» Provided material:
———

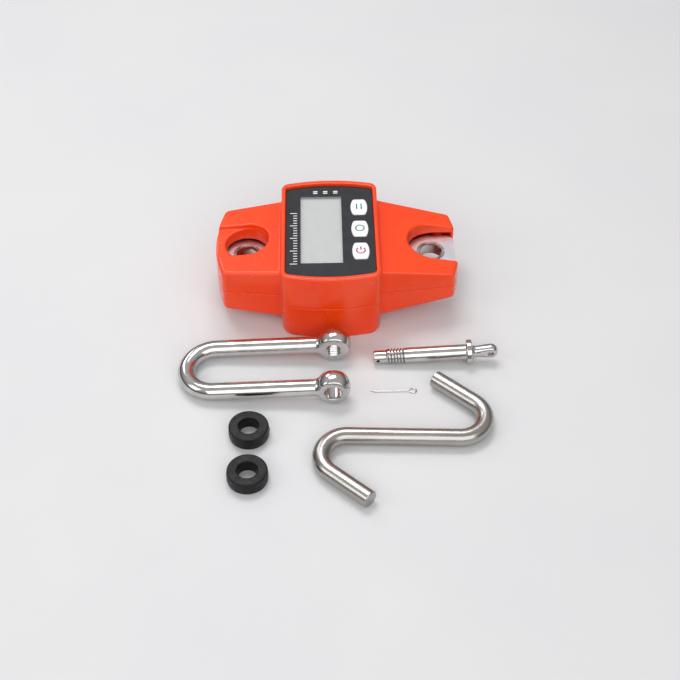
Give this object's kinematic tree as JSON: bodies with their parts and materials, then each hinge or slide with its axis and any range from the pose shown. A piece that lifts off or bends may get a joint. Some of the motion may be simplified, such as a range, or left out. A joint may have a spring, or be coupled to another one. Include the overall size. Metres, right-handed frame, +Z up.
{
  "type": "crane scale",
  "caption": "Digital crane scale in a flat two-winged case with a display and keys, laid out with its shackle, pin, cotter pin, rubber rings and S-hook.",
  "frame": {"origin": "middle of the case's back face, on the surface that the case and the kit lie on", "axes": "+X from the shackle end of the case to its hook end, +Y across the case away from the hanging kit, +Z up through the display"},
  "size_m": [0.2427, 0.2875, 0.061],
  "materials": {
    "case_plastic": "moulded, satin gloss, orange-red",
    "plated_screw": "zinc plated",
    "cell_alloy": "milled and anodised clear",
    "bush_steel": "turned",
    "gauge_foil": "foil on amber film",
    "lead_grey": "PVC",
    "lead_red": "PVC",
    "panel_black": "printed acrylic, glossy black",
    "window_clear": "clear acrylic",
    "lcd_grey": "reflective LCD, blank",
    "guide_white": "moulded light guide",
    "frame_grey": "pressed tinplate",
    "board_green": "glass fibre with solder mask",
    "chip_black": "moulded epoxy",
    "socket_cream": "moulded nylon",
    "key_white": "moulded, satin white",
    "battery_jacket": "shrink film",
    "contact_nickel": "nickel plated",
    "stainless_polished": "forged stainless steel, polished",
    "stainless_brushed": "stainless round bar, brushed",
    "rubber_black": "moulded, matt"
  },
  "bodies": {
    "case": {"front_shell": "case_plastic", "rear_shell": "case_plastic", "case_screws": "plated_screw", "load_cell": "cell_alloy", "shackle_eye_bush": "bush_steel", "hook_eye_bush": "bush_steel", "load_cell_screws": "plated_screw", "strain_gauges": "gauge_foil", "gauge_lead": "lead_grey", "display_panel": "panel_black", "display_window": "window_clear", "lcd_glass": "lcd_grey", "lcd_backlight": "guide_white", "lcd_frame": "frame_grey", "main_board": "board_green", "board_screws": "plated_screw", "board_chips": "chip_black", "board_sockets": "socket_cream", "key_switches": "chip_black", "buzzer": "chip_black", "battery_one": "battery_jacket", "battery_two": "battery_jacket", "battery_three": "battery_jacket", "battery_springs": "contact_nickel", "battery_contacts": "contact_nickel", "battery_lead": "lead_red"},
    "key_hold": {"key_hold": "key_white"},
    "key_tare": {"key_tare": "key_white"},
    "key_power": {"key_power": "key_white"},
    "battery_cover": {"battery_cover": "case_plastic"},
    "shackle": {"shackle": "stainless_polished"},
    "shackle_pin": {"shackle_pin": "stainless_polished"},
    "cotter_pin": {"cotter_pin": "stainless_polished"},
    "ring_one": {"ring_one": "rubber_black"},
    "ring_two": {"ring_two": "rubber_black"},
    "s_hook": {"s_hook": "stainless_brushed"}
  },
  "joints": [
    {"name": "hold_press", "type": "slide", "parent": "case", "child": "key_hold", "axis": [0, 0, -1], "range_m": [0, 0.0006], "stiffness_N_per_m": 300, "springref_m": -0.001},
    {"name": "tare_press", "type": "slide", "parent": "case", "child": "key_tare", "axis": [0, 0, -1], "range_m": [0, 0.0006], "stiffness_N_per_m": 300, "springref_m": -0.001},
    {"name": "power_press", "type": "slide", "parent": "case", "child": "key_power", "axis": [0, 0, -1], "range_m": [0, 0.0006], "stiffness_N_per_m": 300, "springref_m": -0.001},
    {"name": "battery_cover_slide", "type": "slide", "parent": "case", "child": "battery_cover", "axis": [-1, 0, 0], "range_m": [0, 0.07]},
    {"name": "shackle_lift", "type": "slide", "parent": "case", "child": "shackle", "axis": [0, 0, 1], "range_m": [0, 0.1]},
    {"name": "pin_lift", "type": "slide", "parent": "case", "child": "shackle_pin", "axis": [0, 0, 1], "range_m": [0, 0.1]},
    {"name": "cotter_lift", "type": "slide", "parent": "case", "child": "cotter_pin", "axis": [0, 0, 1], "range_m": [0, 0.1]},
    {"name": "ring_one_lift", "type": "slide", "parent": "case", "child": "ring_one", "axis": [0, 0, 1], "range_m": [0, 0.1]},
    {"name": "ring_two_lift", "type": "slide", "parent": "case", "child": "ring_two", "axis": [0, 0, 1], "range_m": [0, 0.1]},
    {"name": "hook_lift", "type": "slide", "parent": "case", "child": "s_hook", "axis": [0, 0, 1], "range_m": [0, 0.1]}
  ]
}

———

» Problem:
Note every line above where the string "with" shows up, and copy those lines.

» Response for this exercise:
Give this object's kinematic tree as JSON: bodies with their parts and materials, then each hinge or slide with its axis and any range from the pose shown. A piece that lifts off or bends may get a joint. Some of the motion may be simplified, such as a range, or left out. A joint may have a spring, or be coupled to another one. Include the overall size. Metres, right-handed frame, +Z up.
  "caption": "Digital crane scale in a flat two-winged case with a display and keys, laid out with its shackle, pin, cotter pin, rubber rings and S-hook.",
    "board_green": "glass fibre with solder mask",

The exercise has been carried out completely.